**RECORDS FOR THE TASK:**
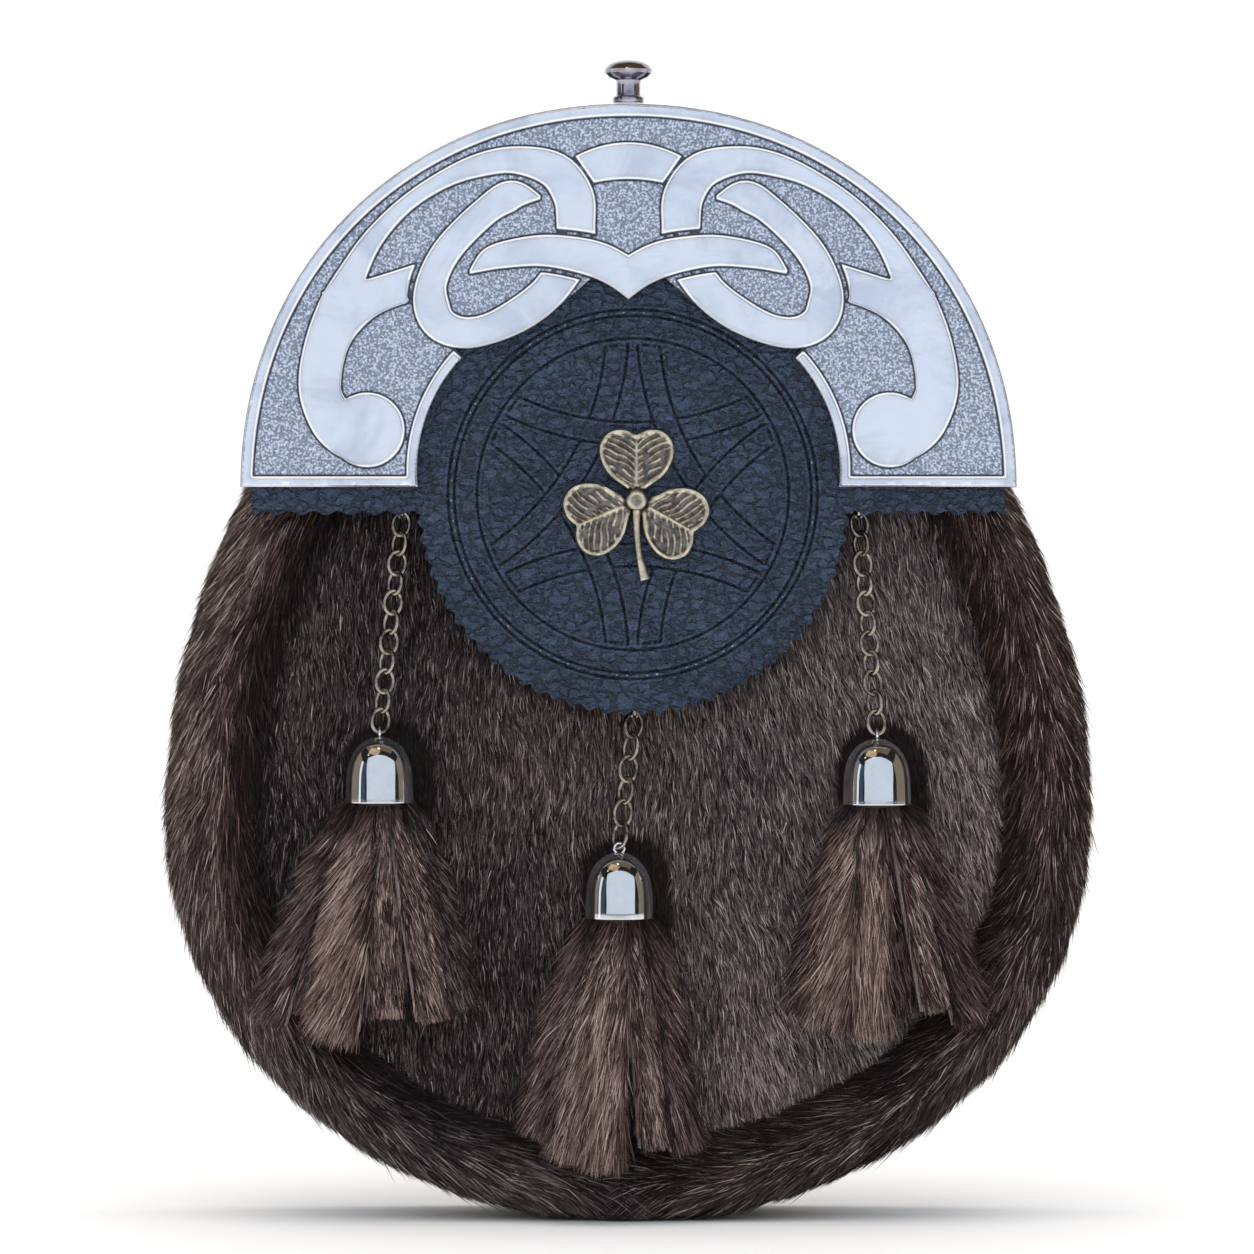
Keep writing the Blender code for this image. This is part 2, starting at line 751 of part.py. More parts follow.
* * *
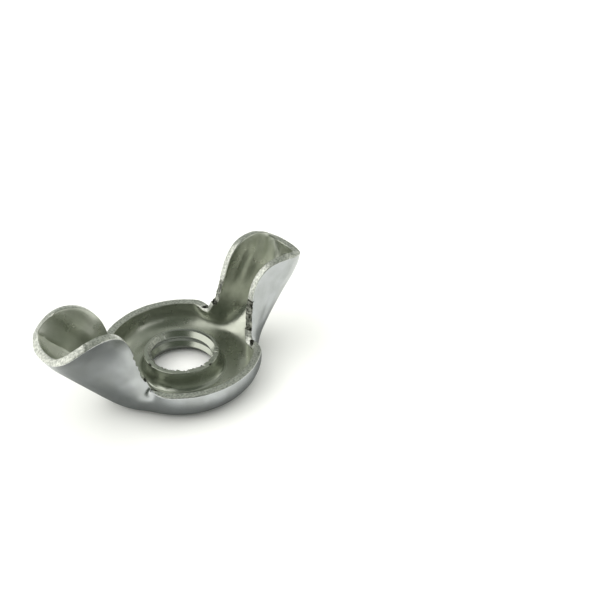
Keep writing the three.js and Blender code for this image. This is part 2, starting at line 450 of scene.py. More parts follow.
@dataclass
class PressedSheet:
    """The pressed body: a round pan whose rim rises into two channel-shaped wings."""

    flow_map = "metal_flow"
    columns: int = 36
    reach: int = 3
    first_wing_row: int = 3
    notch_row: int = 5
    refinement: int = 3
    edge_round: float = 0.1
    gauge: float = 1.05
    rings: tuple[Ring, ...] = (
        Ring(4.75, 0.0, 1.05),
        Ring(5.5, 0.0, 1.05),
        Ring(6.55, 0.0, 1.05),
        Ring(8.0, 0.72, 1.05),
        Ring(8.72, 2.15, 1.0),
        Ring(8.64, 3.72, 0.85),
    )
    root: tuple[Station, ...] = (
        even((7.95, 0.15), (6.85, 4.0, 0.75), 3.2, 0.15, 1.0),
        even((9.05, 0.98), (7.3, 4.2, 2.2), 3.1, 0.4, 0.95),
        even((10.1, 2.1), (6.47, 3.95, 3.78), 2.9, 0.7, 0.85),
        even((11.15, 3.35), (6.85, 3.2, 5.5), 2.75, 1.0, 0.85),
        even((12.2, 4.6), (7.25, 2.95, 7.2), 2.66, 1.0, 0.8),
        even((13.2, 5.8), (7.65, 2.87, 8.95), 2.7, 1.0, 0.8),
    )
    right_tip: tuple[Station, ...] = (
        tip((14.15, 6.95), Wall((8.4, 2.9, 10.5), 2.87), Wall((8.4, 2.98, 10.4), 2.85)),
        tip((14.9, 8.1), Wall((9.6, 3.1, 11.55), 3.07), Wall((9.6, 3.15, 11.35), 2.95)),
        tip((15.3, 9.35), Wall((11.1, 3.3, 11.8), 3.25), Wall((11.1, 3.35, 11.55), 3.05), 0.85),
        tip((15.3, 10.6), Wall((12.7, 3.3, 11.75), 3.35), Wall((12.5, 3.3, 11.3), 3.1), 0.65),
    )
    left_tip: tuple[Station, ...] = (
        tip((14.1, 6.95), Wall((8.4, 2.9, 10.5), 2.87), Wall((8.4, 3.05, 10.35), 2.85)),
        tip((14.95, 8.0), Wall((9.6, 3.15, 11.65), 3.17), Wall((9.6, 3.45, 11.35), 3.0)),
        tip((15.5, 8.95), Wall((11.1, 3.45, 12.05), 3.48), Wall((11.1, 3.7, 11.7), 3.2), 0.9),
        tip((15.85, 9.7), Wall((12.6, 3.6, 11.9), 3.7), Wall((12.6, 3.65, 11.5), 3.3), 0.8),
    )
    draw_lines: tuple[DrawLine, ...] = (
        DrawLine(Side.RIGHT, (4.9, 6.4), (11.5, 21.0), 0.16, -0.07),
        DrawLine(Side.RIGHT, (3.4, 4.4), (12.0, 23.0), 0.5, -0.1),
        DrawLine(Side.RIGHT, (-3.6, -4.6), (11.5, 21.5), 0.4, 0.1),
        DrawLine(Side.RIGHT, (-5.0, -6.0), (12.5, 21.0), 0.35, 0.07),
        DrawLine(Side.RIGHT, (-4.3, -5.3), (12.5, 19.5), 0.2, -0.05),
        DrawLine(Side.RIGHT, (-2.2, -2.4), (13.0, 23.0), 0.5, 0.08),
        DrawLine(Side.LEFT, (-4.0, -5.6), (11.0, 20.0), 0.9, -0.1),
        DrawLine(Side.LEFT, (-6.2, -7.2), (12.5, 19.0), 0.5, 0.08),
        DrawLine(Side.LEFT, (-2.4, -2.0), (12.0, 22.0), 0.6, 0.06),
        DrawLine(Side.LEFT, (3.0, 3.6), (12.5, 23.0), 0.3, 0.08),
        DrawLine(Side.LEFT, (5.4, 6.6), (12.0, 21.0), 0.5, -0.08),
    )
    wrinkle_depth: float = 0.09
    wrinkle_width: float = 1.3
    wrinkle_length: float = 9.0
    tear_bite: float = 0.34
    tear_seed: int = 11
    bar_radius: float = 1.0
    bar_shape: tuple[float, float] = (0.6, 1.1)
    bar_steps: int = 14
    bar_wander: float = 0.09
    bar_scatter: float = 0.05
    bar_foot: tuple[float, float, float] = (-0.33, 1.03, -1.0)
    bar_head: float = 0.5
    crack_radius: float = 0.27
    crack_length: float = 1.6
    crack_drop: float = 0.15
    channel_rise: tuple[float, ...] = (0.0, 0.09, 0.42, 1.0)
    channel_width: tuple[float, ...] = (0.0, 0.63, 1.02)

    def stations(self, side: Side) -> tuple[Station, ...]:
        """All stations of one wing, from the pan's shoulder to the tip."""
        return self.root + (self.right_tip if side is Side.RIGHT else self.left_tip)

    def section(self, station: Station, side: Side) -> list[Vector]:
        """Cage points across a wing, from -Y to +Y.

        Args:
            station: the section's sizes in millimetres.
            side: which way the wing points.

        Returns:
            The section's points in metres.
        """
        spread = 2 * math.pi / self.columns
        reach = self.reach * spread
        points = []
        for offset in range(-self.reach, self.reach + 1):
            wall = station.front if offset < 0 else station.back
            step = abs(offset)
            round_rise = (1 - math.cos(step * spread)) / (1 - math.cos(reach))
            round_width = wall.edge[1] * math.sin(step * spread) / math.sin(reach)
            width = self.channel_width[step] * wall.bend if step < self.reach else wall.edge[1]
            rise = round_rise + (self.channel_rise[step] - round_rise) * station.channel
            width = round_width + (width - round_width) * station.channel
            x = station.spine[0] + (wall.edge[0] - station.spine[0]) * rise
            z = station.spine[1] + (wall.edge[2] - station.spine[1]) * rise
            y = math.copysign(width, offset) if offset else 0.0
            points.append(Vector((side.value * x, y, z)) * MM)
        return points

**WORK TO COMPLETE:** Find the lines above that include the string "image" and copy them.

**RESULT FOR THIS TASK:**
Keep writing the Blender code for this image. This is part 2, starting at line 751 of part.py. More parts follow.
Keep writing the three.js and Blender code for this image. This is part 2, starting at line 450 of scene.py. More parts follow.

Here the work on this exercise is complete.